The further you go down, the better angles you will get and you will wander in between the small gaps and chasms, up along the fins. There are plenty of opportunities to get some awesome shots and views. It is quite a maze. This is an absolutely killer experience in the Wild West! The range of colours is amazing and beautiful. If you take a photo of the rocks up close you can get a great picture of the combination colours as well. Furthermore, from here you will have a great view of the valley.
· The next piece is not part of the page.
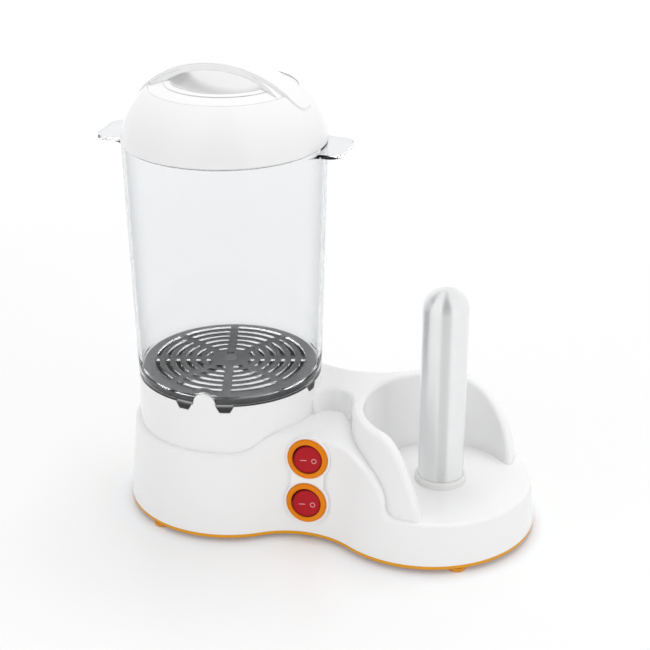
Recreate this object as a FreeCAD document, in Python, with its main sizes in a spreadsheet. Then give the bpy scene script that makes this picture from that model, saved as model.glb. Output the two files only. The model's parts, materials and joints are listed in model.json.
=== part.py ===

If you walk down on the other side of the road you will also have a great views of domes and sand dunes in beige and red. Not quite the rainbow colours of the other side but still amazing and you will also have a great vista of the valley.
Wash Number Five
A bit of a hidden gem is going down to what is known as Wash Number Five. This is also a highlight and yet another must. Here you will find jaw dropping beauty and also some of the most beautiful rocks you will ever see.
Park your vehicle on the side of the road and have a walk down this wash. It will be a stroll down sandy terrain through the wash which is like a small canyon. Here you will also you see amazing rainbow colours up close and it is even more spectacular than at Rainbow Vista. You can get stunning shots of the banded and layered rocks in beige, yellow, red, pink and purple. The opportunities for beautiful shots are endless.
The rocks are swirling down the wash in all sorts of shapes you can imagine. It will leave you stoked. The wash starts of wide then becomes more narrow and then a bit wider again. You can easily spend half an hour to an hour here. It really depends on how much time you have. Climb up on the rocks and get a different view. You will get a great bird eye’s view down the wash.
This area is so amazing. You feel like strolling through at a slow pace in order to take all the details in of the scenery and study the rocks closely. It is truly stunning and will leave you mesmerised.